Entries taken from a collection
________

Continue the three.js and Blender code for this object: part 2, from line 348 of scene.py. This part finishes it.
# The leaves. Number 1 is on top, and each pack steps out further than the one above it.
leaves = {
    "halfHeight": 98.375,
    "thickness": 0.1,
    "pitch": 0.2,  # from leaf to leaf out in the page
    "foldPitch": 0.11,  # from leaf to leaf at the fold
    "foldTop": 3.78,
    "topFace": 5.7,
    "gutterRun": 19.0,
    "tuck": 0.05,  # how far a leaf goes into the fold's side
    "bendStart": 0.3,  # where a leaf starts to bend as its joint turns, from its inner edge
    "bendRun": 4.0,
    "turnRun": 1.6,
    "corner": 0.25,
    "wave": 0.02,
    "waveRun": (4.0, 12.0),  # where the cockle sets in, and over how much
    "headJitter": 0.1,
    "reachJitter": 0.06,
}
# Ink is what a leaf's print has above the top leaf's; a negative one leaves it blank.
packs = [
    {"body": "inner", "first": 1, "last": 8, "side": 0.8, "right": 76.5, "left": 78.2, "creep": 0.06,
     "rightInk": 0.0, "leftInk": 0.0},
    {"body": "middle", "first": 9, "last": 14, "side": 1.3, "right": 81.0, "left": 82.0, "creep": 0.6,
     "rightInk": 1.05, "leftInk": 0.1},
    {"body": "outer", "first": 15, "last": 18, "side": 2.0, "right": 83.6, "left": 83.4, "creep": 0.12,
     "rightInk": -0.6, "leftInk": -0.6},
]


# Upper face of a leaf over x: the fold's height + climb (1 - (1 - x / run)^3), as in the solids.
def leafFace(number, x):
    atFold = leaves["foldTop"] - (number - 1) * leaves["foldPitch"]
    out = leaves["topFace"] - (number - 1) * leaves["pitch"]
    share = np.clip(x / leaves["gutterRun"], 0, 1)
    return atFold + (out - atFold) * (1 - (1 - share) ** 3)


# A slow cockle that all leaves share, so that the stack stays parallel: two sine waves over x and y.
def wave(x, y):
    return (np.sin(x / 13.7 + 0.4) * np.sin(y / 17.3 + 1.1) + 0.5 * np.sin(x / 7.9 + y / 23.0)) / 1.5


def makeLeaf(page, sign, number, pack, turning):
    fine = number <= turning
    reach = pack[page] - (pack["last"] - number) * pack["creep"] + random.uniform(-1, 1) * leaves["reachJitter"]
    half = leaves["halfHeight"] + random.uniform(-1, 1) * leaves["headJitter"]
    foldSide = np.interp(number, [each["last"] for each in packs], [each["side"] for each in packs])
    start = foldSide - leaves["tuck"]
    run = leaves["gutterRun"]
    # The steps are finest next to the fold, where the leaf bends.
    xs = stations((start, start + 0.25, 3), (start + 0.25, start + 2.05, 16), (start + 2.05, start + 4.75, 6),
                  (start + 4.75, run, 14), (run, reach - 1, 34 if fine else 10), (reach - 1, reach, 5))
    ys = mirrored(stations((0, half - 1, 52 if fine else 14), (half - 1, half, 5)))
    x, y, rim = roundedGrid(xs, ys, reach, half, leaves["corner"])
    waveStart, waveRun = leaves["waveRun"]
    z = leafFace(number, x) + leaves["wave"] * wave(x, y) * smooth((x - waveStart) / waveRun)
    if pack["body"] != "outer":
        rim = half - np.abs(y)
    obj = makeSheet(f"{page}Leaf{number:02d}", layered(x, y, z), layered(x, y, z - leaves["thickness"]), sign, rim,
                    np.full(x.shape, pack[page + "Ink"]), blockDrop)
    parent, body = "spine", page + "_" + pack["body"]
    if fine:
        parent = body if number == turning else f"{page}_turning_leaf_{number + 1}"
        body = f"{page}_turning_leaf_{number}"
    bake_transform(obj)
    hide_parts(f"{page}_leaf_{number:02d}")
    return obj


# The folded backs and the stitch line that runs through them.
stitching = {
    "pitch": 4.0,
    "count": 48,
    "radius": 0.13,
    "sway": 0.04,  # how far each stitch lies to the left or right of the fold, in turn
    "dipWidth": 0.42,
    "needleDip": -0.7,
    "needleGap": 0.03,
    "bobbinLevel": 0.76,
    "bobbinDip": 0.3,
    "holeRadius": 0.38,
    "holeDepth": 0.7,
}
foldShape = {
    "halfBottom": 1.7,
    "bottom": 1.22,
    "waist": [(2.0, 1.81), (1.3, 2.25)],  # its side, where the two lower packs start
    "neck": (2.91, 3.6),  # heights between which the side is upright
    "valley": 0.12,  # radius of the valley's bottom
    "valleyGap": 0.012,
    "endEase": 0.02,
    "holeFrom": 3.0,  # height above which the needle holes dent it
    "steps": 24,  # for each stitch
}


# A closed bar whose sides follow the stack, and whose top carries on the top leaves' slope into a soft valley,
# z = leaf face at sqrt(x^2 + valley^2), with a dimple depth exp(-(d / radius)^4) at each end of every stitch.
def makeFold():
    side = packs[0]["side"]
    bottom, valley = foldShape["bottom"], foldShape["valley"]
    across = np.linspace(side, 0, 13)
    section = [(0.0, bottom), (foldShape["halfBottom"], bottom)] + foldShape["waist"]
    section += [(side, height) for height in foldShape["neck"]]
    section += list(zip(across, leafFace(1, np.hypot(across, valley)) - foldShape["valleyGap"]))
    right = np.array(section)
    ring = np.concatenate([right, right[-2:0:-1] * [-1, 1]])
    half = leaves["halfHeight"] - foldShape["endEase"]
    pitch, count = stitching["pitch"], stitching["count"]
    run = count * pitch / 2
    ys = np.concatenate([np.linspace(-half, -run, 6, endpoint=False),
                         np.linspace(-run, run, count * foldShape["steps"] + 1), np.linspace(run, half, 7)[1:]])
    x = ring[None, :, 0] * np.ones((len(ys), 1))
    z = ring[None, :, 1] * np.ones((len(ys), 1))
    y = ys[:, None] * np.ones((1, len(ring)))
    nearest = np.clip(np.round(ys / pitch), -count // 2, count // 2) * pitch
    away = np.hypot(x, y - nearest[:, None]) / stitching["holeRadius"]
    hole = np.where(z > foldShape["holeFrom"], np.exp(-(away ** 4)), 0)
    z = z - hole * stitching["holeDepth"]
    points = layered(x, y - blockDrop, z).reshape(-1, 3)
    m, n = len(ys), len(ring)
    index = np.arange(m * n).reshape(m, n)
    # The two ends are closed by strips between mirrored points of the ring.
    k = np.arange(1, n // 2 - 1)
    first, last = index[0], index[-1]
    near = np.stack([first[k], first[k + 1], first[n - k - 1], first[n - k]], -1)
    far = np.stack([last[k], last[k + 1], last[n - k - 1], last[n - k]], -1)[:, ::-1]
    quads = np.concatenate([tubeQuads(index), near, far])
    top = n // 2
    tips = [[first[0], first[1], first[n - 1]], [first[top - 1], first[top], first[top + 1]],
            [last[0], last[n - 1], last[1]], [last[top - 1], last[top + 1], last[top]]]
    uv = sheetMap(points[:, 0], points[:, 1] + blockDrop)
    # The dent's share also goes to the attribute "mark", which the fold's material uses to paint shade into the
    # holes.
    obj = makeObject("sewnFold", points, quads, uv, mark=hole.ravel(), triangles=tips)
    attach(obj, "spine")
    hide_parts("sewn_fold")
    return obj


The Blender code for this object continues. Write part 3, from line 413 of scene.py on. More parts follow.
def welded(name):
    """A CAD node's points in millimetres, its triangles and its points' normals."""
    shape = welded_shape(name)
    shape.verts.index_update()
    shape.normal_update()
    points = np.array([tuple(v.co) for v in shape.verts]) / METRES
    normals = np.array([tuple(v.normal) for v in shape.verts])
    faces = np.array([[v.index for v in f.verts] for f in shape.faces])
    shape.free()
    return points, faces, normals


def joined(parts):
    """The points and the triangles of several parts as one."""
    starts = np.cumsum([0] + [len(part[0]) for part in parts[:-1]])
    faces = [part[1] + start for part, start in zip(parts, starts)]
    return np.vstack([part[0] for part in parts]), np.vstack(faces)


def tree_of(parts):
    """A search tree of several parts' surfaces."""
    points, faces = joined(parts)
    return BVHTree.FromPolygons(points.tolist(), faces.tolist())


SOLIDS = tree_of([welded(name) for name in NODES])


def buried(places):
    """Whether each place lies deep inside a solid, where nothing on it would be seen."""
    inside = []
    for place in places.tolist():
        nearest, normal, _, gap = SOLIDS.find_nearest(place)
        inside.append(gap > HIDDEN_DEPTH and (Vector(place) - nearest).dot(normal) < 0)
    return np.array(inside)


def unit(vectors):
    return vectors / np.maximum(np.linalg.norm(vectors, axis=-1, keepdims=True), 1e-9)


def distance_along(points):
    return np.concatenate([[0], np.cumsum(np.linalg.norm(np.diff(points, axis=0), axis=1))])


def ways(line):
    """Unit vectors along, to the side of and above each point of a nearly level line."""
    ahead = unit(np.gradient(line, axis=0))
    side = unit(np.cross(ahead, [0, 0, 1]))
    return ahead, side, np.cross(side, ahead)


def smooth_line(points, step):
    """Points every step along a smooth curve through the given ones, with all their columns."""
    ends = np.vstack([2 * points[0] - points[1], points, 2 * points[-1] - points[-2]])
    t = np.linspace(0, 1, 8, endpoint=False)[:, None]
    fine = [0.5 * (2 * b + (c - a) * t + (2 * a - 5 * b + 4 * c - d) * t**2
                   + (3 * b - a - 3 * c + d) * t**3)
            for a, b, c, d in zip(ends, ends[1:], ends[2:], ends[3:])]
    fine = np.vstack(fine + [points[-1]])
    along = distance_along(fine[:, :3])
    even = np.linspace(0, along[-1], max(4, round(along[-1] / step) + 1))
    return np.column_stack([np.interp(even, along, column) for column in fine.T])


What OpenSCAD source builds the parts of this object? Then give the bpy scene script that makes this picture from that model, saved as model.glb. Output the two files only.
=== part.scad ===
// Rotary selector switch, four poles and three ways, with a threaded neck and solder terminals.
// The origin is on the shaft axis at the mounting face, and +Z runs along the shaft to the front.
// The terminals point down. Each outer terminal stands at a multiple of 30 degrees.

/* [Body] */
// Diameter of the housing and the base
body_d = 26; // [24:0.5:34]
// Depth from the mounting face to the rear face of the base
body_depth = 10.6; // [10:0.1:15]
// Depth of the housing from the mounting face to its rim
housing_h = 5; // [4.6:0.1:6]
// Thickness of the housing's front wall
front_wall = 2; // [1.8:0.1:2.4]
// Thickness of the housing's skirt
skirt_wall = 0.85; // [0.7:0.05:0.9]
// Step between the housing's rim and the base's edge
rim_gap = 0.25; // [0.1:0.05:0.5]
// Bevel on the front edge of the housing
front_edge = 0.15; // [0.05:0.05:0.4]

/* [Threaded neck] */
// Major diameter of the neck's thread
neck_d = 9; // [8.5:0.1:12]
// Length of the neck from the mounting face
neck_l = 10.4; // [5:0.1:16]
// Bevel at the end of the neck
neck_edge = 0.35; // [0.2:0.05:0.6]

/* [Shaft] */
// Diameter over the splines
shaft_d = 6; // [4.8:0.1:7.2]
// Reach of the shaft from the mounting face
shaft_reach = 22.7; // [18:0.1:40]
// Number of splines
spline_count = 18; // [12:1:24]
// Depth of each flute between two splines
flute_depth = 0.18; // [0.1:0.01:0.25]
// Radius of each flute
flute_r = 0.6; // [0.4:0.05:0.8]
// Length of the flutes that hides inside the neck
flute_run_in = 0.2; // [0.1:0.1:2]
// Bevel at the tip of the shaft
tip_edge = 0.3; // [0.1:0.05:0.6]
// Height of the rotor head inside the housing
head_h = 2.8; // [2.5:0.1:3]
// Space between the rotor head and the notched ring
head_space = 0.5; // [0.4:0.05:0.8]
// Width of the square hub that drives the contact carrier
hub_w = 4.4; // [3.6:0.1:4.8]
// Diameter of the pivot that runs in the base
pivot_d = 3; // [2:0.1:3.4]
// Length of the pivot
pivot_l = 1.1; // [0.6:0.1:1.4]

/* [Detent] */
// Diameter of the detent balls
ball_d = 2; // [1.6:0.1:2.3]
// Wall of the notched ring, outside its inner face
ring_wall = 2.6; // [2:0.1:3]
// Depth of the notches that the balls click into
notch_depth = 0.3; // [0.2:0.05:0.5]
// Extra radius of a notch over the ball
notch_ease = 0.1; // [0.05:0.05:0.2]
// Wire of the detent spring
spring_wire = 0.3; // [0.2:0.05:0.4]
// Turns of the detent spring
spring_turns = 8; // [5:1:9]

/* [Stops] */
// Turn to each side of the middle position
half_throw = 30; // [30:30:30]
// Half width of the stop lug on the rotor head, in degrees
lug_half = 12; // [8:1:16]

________

▸ **Aim**:
Extract the span of lines that starts with the line containing "The Blender code" and ends with the line containing "return np.vstack([part[0] for". Keep it exact and add nothing.

▸ **Answer below**:
The Blender code for this object continues. Write part 3, from line 413 of scene.py on. More parts follow.
def welded(name):
    """A CAD node's points in millimetres, its triangles and its points' normals."""
    shape = welded_shape(name)
    shape.verts.index_update()
    shape.normal_update()
    points = np.array([tuple(v.co) for v in shape.verts]) / METRES
    normals = np.array([tuple(v.normal) for v in shape.verts])
    faces = np.array([[v.index for v in f.verts] for f in shape.faces])
    shape.free()
    return points, faces, normals


def joined(parts):
    """The points and the triangles of several parts as one."""
    starts = np.cumsum([0] + [len(part[0]) for part in parts[:-1]])
    faces = [part[1] + start for part, start in zip(parts, starts)]
    return np.vstack([part[0] for part in parts]), np.vstack(faces)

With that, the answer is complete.